*DESCRIPTION OF THE TASK*. Output exactly the lines that run from the line with "The OpenSCAD and" to the end of the material, both ends included, and no other lines.

*SUPPLIED DATA*.
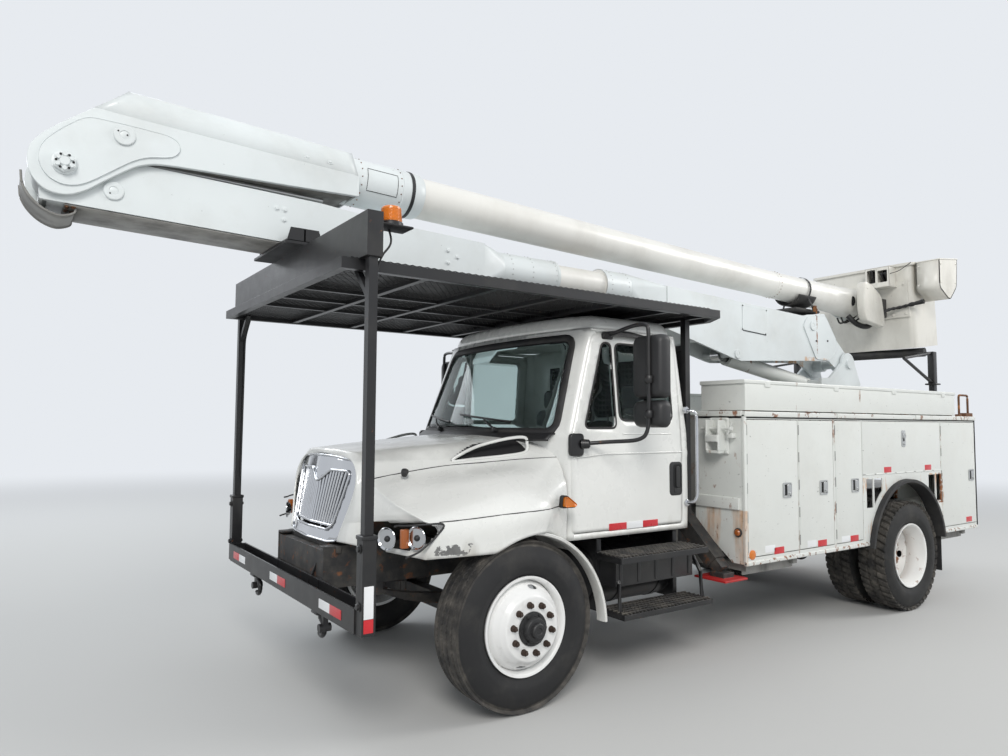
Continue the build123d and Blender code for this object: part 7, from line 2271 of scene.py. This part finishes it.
def makeTray(f, body):
    # the tool tray: a folded wall along line, two ends and a lip round the opening
    fx = axleX + faceX(3.4)
    line = rounded([(fx - 0.462, 3.664), (fx - 0.435, 3.335), (fx - 0.262, 3.165), (fx - 0.030, 3.290),
        (fx - 0.030, 3.612)], 0.05, 6)
    y0, y1 = f["trayY"]
    rows = [line3(line[:, 0], y, line[:, 1]) for y in (y0, y1)]
    wall = piece("toolTray", grid(np.stack(rows)), bucketShell, body, smooth=40)
    walled(wall, 0.010)
    ends = []
    for y in (y0, y1 - 0.010):
        ends.append(plate([tuple(p) for p in line.tolist()], (0, y + 0.010, 0), (1, 0, 0), (0, 0, 1), 0.010,
            0.002))
    for x, z in ((fx - 0.06, 3.56), (fx - 0.06, 3.35), (fx - 0.42, 3.60), (fx - 0.41, 3.38),
            (fx - 0.26, 3.20)):
        ends.append(bolt((x, y1 + 0.001, z), (0, 1, 0), 0.013, 0.006, 0.011))
    for z in (3.56, 3.34):
        ends.append(bolt((fx - 0.028, y0 + 0.03, z), (1, 0, 0), 0.013, 0.006, 0.011))
    piece("toolTrayEnds", ends, bucketShell, body, smooth=30)
    rim = np.array([(fx - 0.030, y0, 3.612), (fx - 0.030, y1, 3.612), (fx - 0.462, y1, 3.664),
        (fx - 0.462, y0, 3.664)])
    lip = np.concatenate([np.linspace(rim[k], rim[(k + 1) % 4], 8, endpoint=False) for k in range(4)])
    piece("toolTrayLip", tube(lip, 0.008, 8, closed=True), bucketShell, body, smooth=60)


def makeHoses(body):
    # each hose is a tube along its rounded route; the wrapped one swells by 4 mm as a sine
    wrap = rounded([at(-5.76, 0.30, 3.02), at(-5.84, 0.36, 3.095), at(faceX(3.11) + 0.055, 0.46, 3.108),
        at(faceX(3.13) + 0.045, 0.60, 3.130), at(faceX(3.15) + 0.030, 0.735, 3.150)], 0.06, 6)
    n = len(wrap)
    swell = 0.017 + 0.004 * np.sin(np.arange(n) * 2.1) + 0.006 * (np.arange(n) > n - 6)
    parts = [tube(wrap, swell, 14)]
    boot = rounded([at(-5.46, 0.09, 3.02), at(-5.50, 0.15, 2.93), at(-5.60, 0.19, 2.890),
        at(-5.72, 0.20, 2.905), at(-5.82, 0.19, 2.98)], 0.10, 7)
    parts.append(tube(boot, 0.030, 16))
    for y in (-0.10, -0.05, 0.04):
        run = rounded([at(-5.56, y, 3.02), at(-5.66, y - 0.03, 2.96), at(-5.80, y, 3.02),
            at(-5.90, y + 0.02, 3.10)], 0.06, 5)
        parts.append(tube(run, 0.010, 10))
    cord = rounded([at(faceX(3.55) + 0.12, 0.435, 3.50), at(faceX(3.55) + 0.09, 0.52, 3.52),
        at(faceX(3.60) + 0.02, 0.63, 3.612)], 0.04, 5)
    parts.append(tube(cord, 0.004, 8))
    piece("bucketHoses", parts, hoseBlack, body, smooth=60)


makeBucket(bucketForm)
print("bucket ready")


# Chassis: treads and straps of the steps, feet, hangers, springs' clamps, brakes and the rest's posts
chassisForm = {
    "steps": [(-1.600, -0.735, 0.930, 1.200, 0.850), (-1.640, -0.760, 0.930, 1.200, 0.476)],
    "tank": (0.700, 0.660, 0.215),
    "restX": -5.850, "restY": 0.830,
}


def makeSteps(f):
    # treads in two directions, tank straps, skirt ribs and step stays
    softened("side_steps", blackPaint, 0.006)
    treads = []
    for x0, x1, y0, y1, z in f["steps"]:
        for y in np.arange(y0 + 0.02, y1 - 0.005, 0.042):
            treads.append(padBox(at(x0 + 0.01, y, z), at(x1 - 0.01, y + 0.008, z + 0.010), 0.002, axis=0))
        for x in np.arange(x0 + 0.02, x1 - 0.01, 0.034):
            treads.append(padBox(at(x, y0 + 0.01, z), at(x + 0.010, y1 - 0.006, z + 0.007), 0.002, axis=1))
    piece("stepTreads", [sided(t, d) for t in treads for d in (1, -1)], stepPlate)
    y, z, r = f["tank"]
    straps, fittings = [], []
    for x in (-1.42, -1.02):
        straps.append(spun([(-0.022, r), (-0.022, r + 0.005), (0.022, r + 0.005), (0.022, r)], at(x, y, z),
            (1, 0, 0), 48))
    for d in (1, -1):
        # side skirt with its ribs between the two steps
        for k in range(5):
            x = -1.52 + 0.17 * k
            fittings.append(sided(padBox(at(x, 1.098, 0.655), at(x + 0.03, 1.104, 0.800), 0.004, axis=1), d))
        for x in (-1.62, -0.80):
            fittings.append(sided(tube([at(x, 1.00, 0.81), at(x - 0.005, 1.10, 0.66), at(x, 1.12, 0.476)],
                0.016, 10), d))
    piece("tankStraps", joined([sided(s, d) for s in straps for d in (1, -1)] + fittings), blackPaint,
        smooth=40)


def makeRunning():
    # axle details: spring clamps, brake chambers, tie rod, shock absorbers
    parts, dark = [], []
    for d in (1, -1):
        for ax, y, z in ((axleX, 0.395, 0.47), (rearAxleX, 0.49, 0.512)):
            for dx in (-0.045, 0.045):
                for dy in (-0.046, 0.046):
                    dark.append(tube([(ax + dx, (y + dy) * d, z - 0.09), (ax + dx, (y + dy) * d, z + 0.19)],
                        0.010, 8))
                    dark.append(bolt((ax + dx, (y + dy) * d, z - 0.075), (0, 0, -1), 0.030, 0.018))
            dark.append(padBox((ax - 0.07, (y - 0.065) * d, z - 0.085), (ax + 0.07, (y + 0.065) * d,
                z - 0.062), 0.01, axis=2))
        # brake chambers ahead of the rear axle and behind the front one
        chamber = [(0, 0.060), (0.012, 0.078), (0.050, 0.082), (0.058, 0.088), (0.066, 0.088), (0.072, 0.082),
            (0.150, 0.078), (0.165, 0.060), (0.168, 0.001)]
        parts.append(turned(chamber, (rearAxleX + 0.16, 0.30 * d, 0.60), (1, 0.15 * d, 0.1), 28))
        parts.append(turned(chamber[:7] + [(0.10, 0.06), (0.102, 0.001)], at(-0.14, 0.60 * d, 0.60),
            (-1, 0, 0.15), 28))
        shock = [(0, 0.028), (0.16, 0.028), (0.17, 0.020), (0.18, 0.014), (0.33, 0.014), (0.335, 0.026),
            (0.36, 0.026), (0.362, 0.001)]
        parts.append(turned(shock, at(-0.10, 0.52 * d, 0.48), (-0.25, 0, 1), 16))
    parts.append(tube([at(-0.17, -0.70, 0.45), at(-0.17, 0.70, 0.45)], 0.018, 12))
    piece("brakesAndRods", parts, chassisBlack, smooth=40)
    piece("springClamps", dark, chassisBlack, smooth=40)
    # liners over the front wheels and the hangers of the side packs
    a = np.radians(np.linspace(60, 142, 30))
    rows = [line3(axleX - 0.02 + r * np.cos(a), y, 0.500 + r * np.sin(a)) for y,
        r in ((0.66, 0.612), (0.68, 0.632), (0.985, 0.634))]
    shape = grid(np.stack(rows))
    liner = piece("wheelLiners", both(shape), underGrey, "hood", "trim_grey", smooth=60)
    walled(liner, 0.005)
    hangers = []
    for x in (-2.12, -2.72, -5.05, -5.70):
        hangers.append(padBox(at(x, 0.435, 0.615), at(x + 0.06, 1.175, 0.678), 0.006, axis=1))
        hangers.append(padBox(at(x - 0.005, 0.434, 0.61), at(x + 0.065, 0.446, 0.95), 0.006, axis=1))
    for x0, x1 in ((-2.70, -2.06), (-5.68, -5.05)):
        hangers.append(padBox(at(x0, 1.130, 0.585), at(x1, 1.142, 0.678), 0.004, axis=1))
    piece("packHangers", [sided(s, d) for s in hangers for d in (1, -1)], underGrey, slot="grey_paint")


def makeFeet():
    # each outrigger leg in black with its pad, below 0.6065 m, in red
    for side, _ in sides:
        for which in ("front", "rear"):
            obj = softened("outrigger_%s_%s" % (which, side), chassisBlack, 0.004)
            repainted(obj, padRed, lambda m: m[:, 2] < 0.6065)


def makeRest(f):
    # posts, cross arms and stays that carry the bucket's rest
    x, y = f["restX"], f["restY"]
    parts = []
    for d in (1, -1):
        parts += [padBox(at(x - 0.035, y - 0.035, 2.205), at(x + 0.035, y + 0.035, 2.560), 0.006, axis=2),
            padBox(at(x - 0.03, 0.690, 2.525), at(x + 0.03, y + 0.03, 2.562), 0.005, axis=1),
            padBox(at(x - 0.06, y - 0.06, 2.190), at(x + 0.06, y + 0.06, 2.208), 0.01, axis=2),
            tube([at(x + 0.02, y, 2.215), at(x + 0.62, y, 2.455)], 0.017, 10),
            tube([at(x + 0.62, y, 2.455), at(x + 0.02, y, 2.545)], 0.014, 10)]
        parts[-5:] = [sided(p, d) for p in parts[-5:]]
    piece("restPosts", parts, blackPaint)
    softened("bucket_rest", blackPaint, 0.003)


makeSteps(chassisForm)
makeRunning()
makeFeet()
makeRest(chassisForm)
print("chassis ready")


# Everything else keeps the frame's own solid, given its surface and rounded edges
carried = {
    "frame": (chassisBlack, 0.004), "front_axle": (chassisBlack, 0.006), "rear_axle": (chassisBlack, 0.006),
    "powertrain": (ironCast, 0.02), "boom_rest": (blackPaint, 0.004), "bed": (galvanised, 0.003),
    "arch_flares": (rubberBlack, 0.006), "pedestal": (packPaint, 0.01), "turntable": (boomPaint, 0.004),
    "elbow_disc": (boomPaint, 0.004), "lift_barrel": (packPaint, 0.004), "lift_rod": (rodSteel, 0.0),
    "knuckle_left": (chassisBlack, 0.003), "knuckle_right": (chassisBlack, 0.003),
}
for node, (material, width) in carried.items():
    softened(node, material, width)
print("carried over")
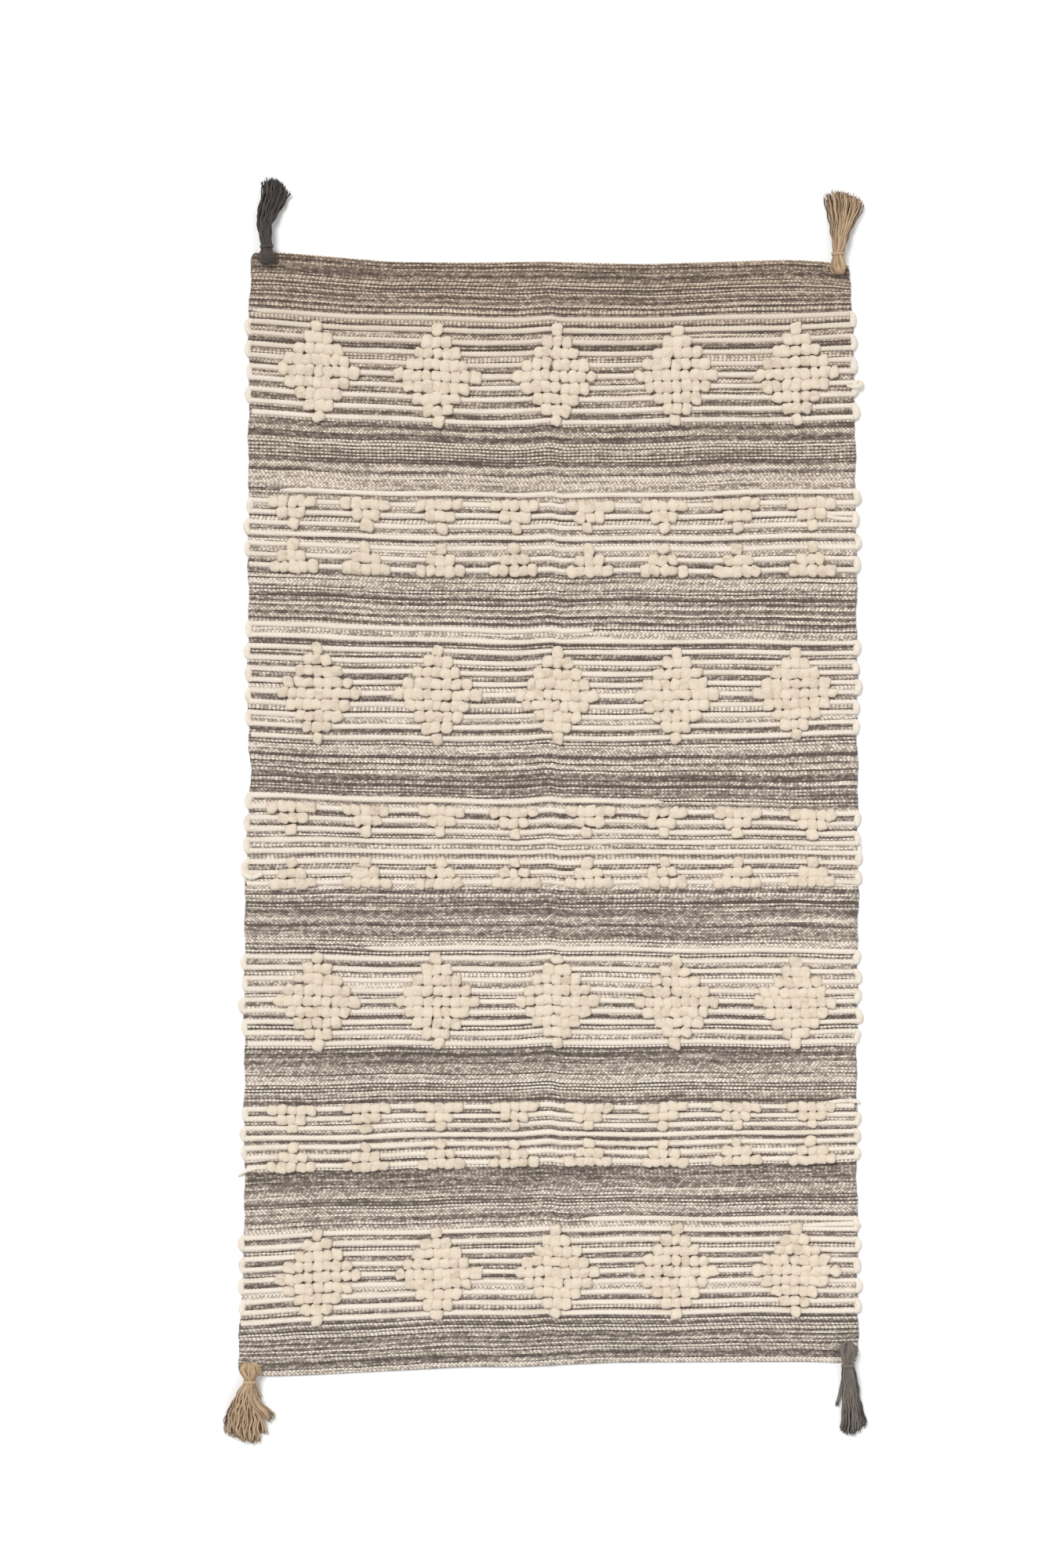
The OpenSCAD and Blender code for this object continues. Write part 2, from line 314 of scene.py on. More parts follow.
def tube(mesh, path, radius, sides=8, twist=0.0, lobes=2, depth=0.0, flat=1.0, at=(0.0, 0.0)):
    """Yarn along a path: radius may vary, flat scales its height, and depth cuts the grooves
    between its plies, which make one turn every twist mm."""
    path = np.asarray(path, float)
    normal, across = frames_along(path)
    steps = np.linalg.norm(np.diff(path, axis=0), axis=1)
    along = np.concatenate([[0], np.cumsum(steps)])
    angle = np.linspace(0, 2 * math.pi, sides, endpoint=False)
    radius = np.broadcast_to(radius, len(path))[:, None]
    if depth:
        turn = 2 * math.pi * along[:, None] / twist
        radius = radius * (1 - depth * np.cos(lobes * (angle[None] - turn) / 2) ** 6)
    ring = radius[..., None] * (
        np.cos(angle)[None, :, None] * normal[:, None] * flat
        + np.sin(angle)[None, :, None] * across[:, None])
    turns = np.linspace(0, 1, sides + 1) * 2 * math.pi * float(np.mean(radius))
    uv = np.stack(np.broadcast_arrays(turns[None] + at[0], along[:, None] + at[1]), axis=-1)
    mesh.grid(path[:, None] + ring, uv, around=True, caps=True)


# ---------------------------------------------------------------- materials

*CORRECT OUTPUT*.
The OpenSCAD and Blender code for this object continues. Write part 2, from line 314 of scene.py on. More parts follow.
def tube(mesh, path, radius, sides=8, twist=0.0, lobes=2, depth=0.0, flat=1.0, at=(0.0, 0.0)):
    """Yarn along a path: radius may vary, flat scales its height, and depth cuts the grooves
    between its plies, which make one turn every twist mm."""
    path = np.asarray(path, float)
    normal, across = frames_along(path)
    steps = np.linalg.norm(np.diff(path, axis=0), axis=1)
    along = np.concatenate([[0], np.cumsum(steps)])
    angle = np.linspace(0, 2 * math.pi, sides, endpoint=False)
    radius = np.broadcast_to(radius, len(path))[:, None]
    if depth:
        turn = 2 * math.pi * along[:, None] / twist
        radius = radius * (1 - depth * np.cos(lobes * (angle[None] - turn) / 2) ** 6)
    ring = radius[..., None] * (
        np.cos(angle)[None, :, None] * normal[:, None] * flat
        + np.sin(angle)[None, :, None] * across[:, None])
    turns = np.linspace(0, 1, sides + 1) * 2 * math.pi * float(np.mean(radius))
    uv = np.stack(np.broadcast_arrays(turns[None] + at[0], along[:, None] + at[1]), axis=-1)
    mesh.grid(path[:, None] + ring, uv, around=True, caps=True)


# ---------------------------------------------------------------- materials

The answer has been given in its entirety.